(Your objective) Below is a listing; restate from it, character for character, the lines beginning at the line holding "translate([0, -half_r(halves), 0])" and ending at the line holding "for body, members", both included.

▶

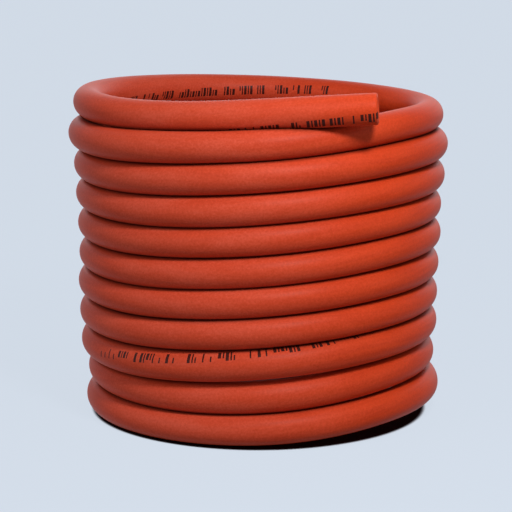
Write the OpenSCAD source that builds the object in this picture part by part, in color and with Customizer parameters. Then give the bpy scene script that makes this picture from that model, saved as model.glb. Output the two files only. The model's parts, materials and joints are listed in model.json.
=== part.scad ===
// Rubber gas tubing wound into a standing coil, in millimetres.
// One hollow hose: lower end curled inside the coil, ten full turns, and an upper end that leaves the coil straight.
// The coil stands on Z = 0 and climbs counter-clockwise seen from above. The front is -Y.

/* [Hose] */
// Bore of the hose
bore_d = 10; // [6:0.5:11]
// Wall of the hose
wall = 2.5; // [2:0.25:3]

/* [Coil] */
// Full turns of the coil
turns = 10; // [3:1:12]
// Clear width inside the bottom turn
inside_bottom = 152; // [150:1:180]
// Clear width inside the top turn
inside_top = 159; // [145:1:180]
// Clearance between one turn and the next
turn_gap = 0.05; // [0.05:0.05:1]
// How far the second turn from the floor is drawn in
waist = 2.2; // [0:0.1:2.5]
// How far the second turn from the top stands out
flare = 2.6; // [0:0.1:3.5]
// Gap at the left between the bottom turn and the one above
foot_gap = 0.5; // [0.5:0.1:1.5]
// How far the bottom turn climbs from the left side to the right
foot_rise = 7; // [4:0.5:7]
// Extra gap between the second and third turns from the floor
loose_gap = 0.5; // [0:0.1:1.5]
// How much higher than half a turn the right side of every turn sits
lean = 1.2; // [0:0.1:1.2]

/* [Ends] */
// Extra lift of the last turn at the left
top_lift = 1.9; // [1.9:0.1:4]
// Climb of the upper end, as if it went on to the right side of the coil
end_rise = 5.6; // [5.6:0.1:8]
// Straight length of the upper end
upper_end = 54; // [30:1:80]
// Bend radius of the lower end, inside the coil
tail_bend = 60; // [45:1:62]
// Straight length of the lower end
lower_end = 30; // [15:1:40]

/* [Hidden] */
$fn = 96;
hose_d = bore_d + 2 * wall;
// Half turns, numbered from the floor: even ones cross the front from left to right, odd ones the back.
halves = 2 * turns;
// The middle of the drawn-in turn and of the flared one, in turns, and how far each spreads.
waist_at = 1.15;
waist_spread = 0.5;
flare_at = turns - 1.15;
flare_spread = 0.6;
// First half turn that sits above the loose gap.
loose_from = 4;
// A turn touches the next one square to the hose, so the rise of a turn is a little over the hose's width.
steepest = atan((hose_d / 2 + lean) / (inside_bottom + hose_d));
pitch = (hose_d + turn_gap) / cos(steepest);
rubber = [0.72, 0.24, 0.13];

// The side points of the coil: even ones on the left, odd ones on the right, all on the X axis seen from above.
function swell(t, at, spread) = exp(-pow((t - at) / spread, 2));
function inside(i) = inside_bottom + (inside_top - inside_bottom) * i / halves;
function side_r(i) = (inside(i) + hose_d) / 2
    - waist * swell(i / 2, waist_at, waist_spread)
    + flare * swell(i / 2, flare_at, flare_spread);
function side_x(i) = (i % 2 == 0 ? -1 : 1) * side_r(i);
function side_z(i) =
    i == 0 ? hose_d / 2 :
    i == 1 ? hose_d / 2 + foot_rise :
    i > halves ? side_z(halves) + end_rise :
    hose_d / 2 + pitch * i / 2 + foot_gap
        + (i >= loose_from ? loose_gap : 0)
        + (i % 2 == 1 ? lean : 0)
        + (i == halves ? top_lift : 0);

// Every half turn is half a flat ring, tilted so that it ends at the next side point.
function run(i) = abs(side_x(i + 1) - side_x(i));
function climb(i) = side_z(i + 1) - side_z(i);
function tilt(i) = atan(climb(i) / run(i));
// Lengths of whole thousandths and angles with a cosine of six decimals let neighbouring half turns meet exactly.
function half_r(i) = round(500 * norm([run(i), climb(i)])) / 1000;
function even(angle) = acos(round(1000000 * cos(angle)) / 1000000);

// Middle of the coil's width and depth, taken to the origin.
mid_x = (max([for (i = [1 : 2 : halves]) side_r(i)]) - max([for (i = [0 : 2 : halves]) side_r(i)])) / 2;
mid_y = (max([for (i = [1 : 2 : halves]) half_r(i)]) - max([for (i = [0 : 2 : halves]) half_r(i)])) / 2;

module hose_arc(r, angle) {
    rotate_extrude(angle = angle)
        translate([r, 0])
            difference() {
                circle(d = hose_d, $fn = 48);
                circle(d = bore_d, $fn = 48);
            }
}

module hose_straight(length) {
    rotate_extrude()
        translate([bore_d / 2, 0])
            square([wall, length]);
}

// Puts its children at a side point, with X towards the next one. Each point is reached along the half turns before it.
module at_side(i) {
    if (i == 0)
        rotate([0, -even(tilt(0)), 0])
            children();
    else
        at_side(i - 1)
            translate([2 * half_r(i - 1), 0, 0])
                rotate([0, -even(tilt(i - 1) + tilt(i)), 180])
                    children();
}

module coil() {
    for (i = [0 : halves - 1])
        at_side(i)
            translate([half_r(i), 0, 0])
                rotate([0, 0, 180])
                    hose_arc(half_r(i), 180);
}

module top_run() {
    at_side(halves)
        translate([half_r(halves), 0, 0]) {
            rotate([0, 0, 180])
                hose_arc(half_r(halves), 90);
            translate([0, -half_r(halves), 0])
                rotate([0, 90, 0])
                    hose_straight(upper_end);
        }
}

module tail() {
    translate([tail_bend, 0, 0])
        mirror([0, 1, 0]) {
            rotate([0, 0, 180])
                hose_arc(tail_bend, 90);
            translate([0, -tail_bend, 0])
                rotate([0, 90, 0])
                    hose_straight(lower_end);
        }
}

module gas_tubing() {
    color(rubber)
        translate([side_x(0) - mid_x, -mid_y, side_z(0)]) {
            coil();
            top_run();
            tail();
        }
}

gas_tubing();
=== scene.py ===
import bpy
import json
import numpy as np
from math import atan, cos, exp, hypot, pi, radians, sin
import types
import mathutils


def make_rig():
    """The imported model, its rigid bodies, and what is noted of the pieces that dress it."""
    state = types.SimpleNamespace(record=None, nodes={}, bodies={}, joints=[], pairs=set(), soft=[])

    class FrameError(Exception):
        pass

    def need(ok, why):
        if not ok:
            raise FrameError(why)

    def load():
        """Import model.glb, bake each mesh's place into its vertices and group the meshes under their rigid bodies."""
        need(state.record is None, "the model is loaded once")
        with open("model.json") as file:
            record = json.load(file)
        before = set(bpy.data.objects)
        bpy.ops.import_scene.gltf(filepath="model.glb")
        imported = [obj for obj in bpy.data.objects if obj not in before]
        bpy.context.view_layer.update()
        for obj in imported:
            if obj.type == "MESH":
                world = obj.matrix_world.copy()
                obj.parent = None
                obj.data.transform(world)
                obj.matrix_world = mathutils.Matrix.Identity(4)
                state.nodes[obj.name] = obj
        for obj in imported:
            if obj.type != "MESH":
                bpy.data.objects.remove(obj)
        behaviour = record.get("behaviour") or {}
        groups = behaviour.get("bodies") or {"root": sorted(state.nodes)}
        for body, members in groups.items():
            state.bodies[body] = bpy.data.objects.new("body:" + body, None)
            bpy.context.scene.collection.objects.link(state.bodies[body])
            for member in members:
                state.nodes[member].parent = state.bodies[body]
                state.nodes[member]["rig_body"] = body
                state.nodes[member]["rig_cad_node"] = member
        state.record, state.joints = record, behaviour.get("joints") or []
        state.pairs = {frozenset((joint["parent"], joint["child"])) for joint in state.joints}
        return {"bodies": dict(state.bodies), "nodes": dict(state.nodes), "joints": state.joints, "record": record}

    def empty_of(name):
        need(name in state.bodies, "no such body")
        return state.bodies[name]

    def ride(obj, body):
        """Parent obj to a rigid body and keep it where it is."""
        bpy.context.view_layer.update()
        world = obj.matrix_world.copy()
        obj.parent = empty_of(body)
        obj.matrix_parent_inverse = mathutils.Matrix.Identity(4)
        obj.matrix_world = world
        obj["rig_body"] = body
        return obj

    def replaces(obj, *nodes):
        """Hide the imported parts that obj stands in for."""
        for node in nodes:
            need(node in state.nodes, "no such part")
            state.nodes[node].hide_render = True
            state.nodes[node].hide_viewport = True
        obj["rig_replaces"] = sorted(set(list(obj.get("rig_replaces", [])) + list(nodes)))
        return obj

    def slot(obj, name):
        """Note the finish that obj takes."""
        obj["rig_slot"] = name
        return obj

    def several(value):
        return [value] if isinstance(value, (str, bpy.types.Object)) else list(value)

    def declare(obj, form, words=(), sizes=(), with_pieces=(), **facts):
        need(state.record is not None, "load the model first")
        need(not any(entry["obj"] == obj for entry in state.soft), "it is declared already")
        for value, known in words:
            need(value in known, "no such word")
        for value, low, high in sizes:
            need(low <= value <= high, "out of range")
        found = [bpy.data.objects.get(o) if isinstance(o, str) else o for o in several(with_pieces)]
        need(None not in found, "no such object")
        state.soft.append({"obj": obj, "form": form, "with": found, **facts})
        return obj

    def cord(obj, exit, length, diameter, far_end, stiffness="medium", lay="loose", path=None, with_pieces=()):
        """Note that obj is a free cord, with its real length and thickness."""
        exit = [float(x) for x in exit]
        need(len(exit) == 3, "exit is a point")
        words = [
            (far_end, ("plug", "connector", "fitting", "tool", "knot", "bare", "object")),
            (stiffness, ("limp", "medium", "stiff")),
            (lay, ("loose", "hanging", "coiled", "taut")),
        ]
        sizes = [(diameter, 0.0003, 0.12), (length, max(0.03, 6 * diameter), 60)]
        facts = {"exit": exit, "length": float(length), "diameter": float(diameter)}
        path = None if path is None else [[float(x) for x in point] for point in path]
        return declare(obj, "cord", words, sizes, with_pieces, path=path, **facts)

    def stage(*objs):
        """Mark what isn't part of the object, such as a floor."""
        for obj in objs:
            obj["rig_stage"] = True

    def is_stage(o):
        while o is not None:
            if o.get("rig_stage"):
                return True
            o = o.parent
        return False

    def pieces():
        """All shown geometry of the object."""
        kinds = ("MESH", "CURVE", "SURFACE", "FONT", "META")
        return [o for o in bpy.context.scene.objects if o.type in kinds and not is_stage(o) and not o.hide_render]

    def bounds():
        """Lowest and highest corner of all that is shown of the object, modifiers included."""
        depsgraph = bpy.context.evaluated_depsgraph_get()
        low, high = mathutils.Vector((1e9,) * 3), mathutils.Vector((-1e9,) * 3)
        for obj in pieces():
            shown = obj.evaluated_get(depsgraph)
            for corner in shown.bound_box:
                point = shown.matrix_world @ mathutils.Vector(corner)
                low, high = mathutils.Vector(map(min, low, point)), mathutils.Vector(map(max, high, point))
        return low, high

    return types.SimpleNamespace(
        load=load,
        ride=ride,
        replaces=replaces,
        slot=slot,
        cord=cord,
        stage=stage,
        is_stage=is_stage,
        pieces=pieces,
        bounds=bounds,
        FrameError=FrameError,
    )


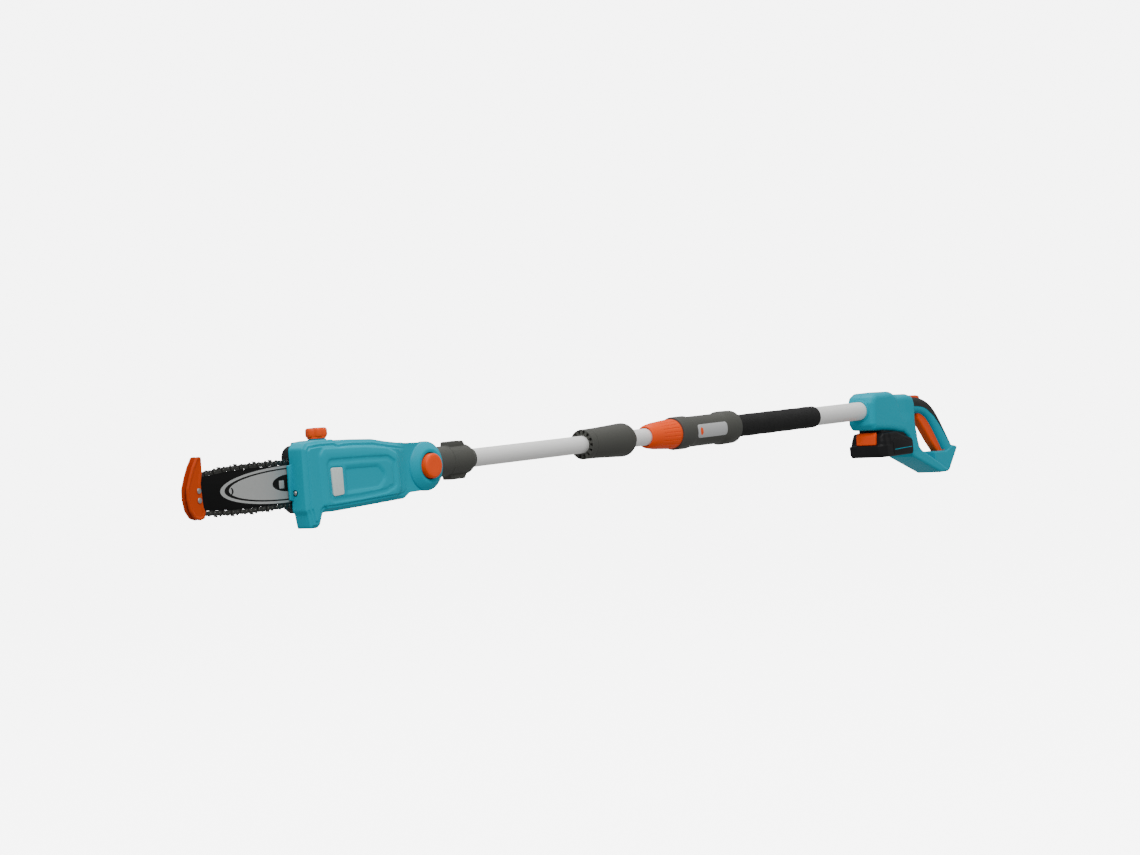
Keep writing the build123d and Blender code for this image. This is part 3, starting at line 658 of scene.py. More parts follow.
def lock_housing():
    """The flanged housing behind the sleeve, with a blank label plate."""
    (front, _, _), (rear, _, flange_r) = span("twist_lock_housing")
    barrel_r = 25.5
    profile = [(front, 17)] + fillet(front, 27.4, 2.2, -1) + [(front + 20, 27.6), (front + 31, 27.5)]
    profile += [(front + 35, 26.9), (front + 38, 25.9), (front + 41, barrel_r), (rear - 46, barrel_r)]
    profile += [(rear - 43, 25.9), (rear - 40, 27.2), (rear - 37, flange_r), (rear - 20, flange_r)]
    profile += fillet(rear, 27.9, 3.4, 1) + [(rear, 19.4), (rear - 4, 19.2)]
    housing = turned("x", profile, segments=96, closed=False)
    piece("lock_housing_skin", housing, "dark_grey_plastic", "handle", ("twist_lock_housing",))
    (low_x, _, low_z), (high_x, _, high_z) = span("label_plate")
    outline = dense(rounded_box((low_x, low_z), (high_x, high_z), 6, 6), 1.5)
    layers = [(1, -0.6), (1, 0.1)]
    layers += [(share, 0.35) for share in (0.985, 0.85, 0.7, 0.55, 0.4, 0.25, 0.1, 0.02)]
    rings = [on_barrel(scaled(outline, share), barrel_r + lift) for share, lift in layers]
    piece("label_plate_skin", skin(rings), "silver_plastic", "handle", ("label_plate",))
    patch = label_strip(low_x + 6, low_x + 14, barrel_r + 0.45)
    piece("label_strip", patch, "orange_plastic", "handle")


def label_strip(low_x, high_x, radius):
    """A plain oval printed patch on the curved label plate."""
    middle, half = (low_x + high_x) / 2, (high_x - low_x) / 2
    angles = [2 * pi * i / 28 for i in range(28)]
    rings = []
    for share, lift in ((1.0, -0.2), (1.0, 0.0), (0.5, 0.0), (0.02, 0.0)):
        oval = [(middle + half * share * cos(a), 6.5 * share * sin(a)) for a in angles]
        rings.append(on_barrel(oval, radius + lift))
    return skin(rings)


def foam_grip():
    """The foam sleeve, a little uneven along its length and rounded at its ends."""
    (front, _, _), (rear, _, high) = span("foam_grip")
    radius = high - 0.3
    profile = [(front, 16.6)] + fillet(front, radius, 1.6, -1)
    steps = 40
    for i in range(1, steps):
        x = front + 3 + (rear - front - 6) * i / steps
        profile.append((x, radius + 0.18 * sin(x * 0.11) + 0.1 * sin(x * 0.37)))
    profile += fillet(rear, radius, 1.8, 1) + [(rear, 16.6)]
    sleeve = turned("x", profile, segments=72, closed=False)
    foam = piece("foam_grip_skin", sleeve, "foam", "handle", ("foam_grip",))


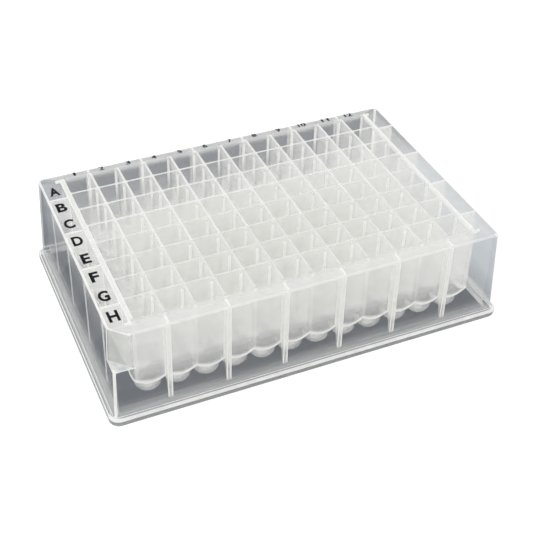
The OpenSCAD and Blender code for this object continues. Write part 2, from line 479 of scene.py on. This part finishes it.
# Past the first column, the back walls of the wells in the front rows are milky all the way up, a
# painted light. In the back rows the webs are clearer. Webs and walls are clearest in the first two
# columns, from the middle rows to the back, a painted shade.
painted_light_lining = natural_polypropylene(
    "polypropylene_milky_lining", [(8, 0.04), (13, 0.36), (18, 0.50), (22, 0.40), (28, 0.33)],
    sheen=FAINT_GLOSS, tone="#F7F7F4",
)
clear_web = natural_polypropylene(
    "polypropylene_clear_web", [(8, 0.06), (13, 0.34), (18, 0.38), (22, 0.19), (26, 0.20), (30, 0.36)],
    sheen=FAINT_GLOSS, tone=WELL_TONE,
)
shaded_web = natural_polypropylene(
    "polypropylene_thin_web", [(8, 0.06), (13, 0.28), (18, 0.28), (22, 0.11), (26, 0.12), (30, 0.34)],
    sheen=FAINT_GLOSS, tone=WELL_TONE,
)
shaded_wall = natural_polypropylene(
    "polypropylene_thin_wall", [(8, 0.04), (13, 0.26), (18, 0.30), (22, 0.10), (26, 0.05)],
    sheen=FAINT_GLOSS, tone=WELL_TONE,
)
# The block's outermost linings turn to a milky band where they stand above the deck.
back_lining = natural_polypropylene(
    "polypropylene_back_lining",
    [(8, 0.04), (13, 0.26), (18, 0.34), (22, 0.13), (26, 0.05), (30.8, 0.05), (31.2, 0.28)],
    sheen=FAINT_GLOSS,
)
end_lining = natural_polypropylene(
    "polypropylene_end_lining", WEB_HAZE + [(30.8, 0.30), (31.2, 0.50)], sheen=FAINT_GLOSS,
)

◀

(Task result)
            translate([0, -half_r(halves), 0])
                rotate([0, 90, 0])
                    hose_straight(upper_end);
        }
}

module tail() {
    translate([tail_bend, 0, 0])
        mirror([0, 1, 0]) {
            rotate([0, 0, 180])
                hose_arc(tail_bend, 90);
            translate([0, -tail_bend, 0])
                rotate([0, 90, 0])
                    hose_straight(lower_end);
        }
}

module gas_tubing() {
    color(rubber)
        translate([side_x(0) - mid_x, -mid_y, side_z(0)]) {
            coil();
            top_run();
            tail();
        }
}

gas_tubing();
=== scene.py ===
import bpy
import json
import numpy as np
from math import atan, cos, exp, hypot, pi, radians, sin
import types
import mathutils


def make_rig():
    """The imported model, its rigid bodies, and what is noted of the pieces that dress it."""
    state = types.SimpleNamespace(record=None, nodes={}, bodies={}, joints=[], pairs=set(), soft=[])

    class FrameError(Exception):
        pass

    def need(ok, why):
        if not ok:
            raise FrameError(why)

    def load():
        """Import model.glb, bake each mesh's place into its vertices and group the meshes under their rigid bodies."""
        need(state.record is None, "the model is loaded once")
        with open("model.json") as file:
            record = json.load(file)
        before = set(bpy.data.objects)
        bpy.ops.import_scene.gltf(filepath="model.glb")
        imported = [obj for obj in bpy.data.objects if obj not in before]
        bpy.context.view_layer.update()
        for obj in imported:
            if obj.type == "MESH":
                world = obj.matrix_world.copy()
                obj.parent = None
                obj.data.transform(world)
                obj.matrix_world = mathutils.Matrix.Identity(4)
                state.nodes[obj.name] = obj
        for obj in imported:
            if obj.type != "MESH":
                bpy.data.objects.remove(obj)
        behaviour = record.get("behaviour") or {}
        groups = behaviour.get("bodies") or {"root": sorted(state.nodes)}
        for body, members in groups.items():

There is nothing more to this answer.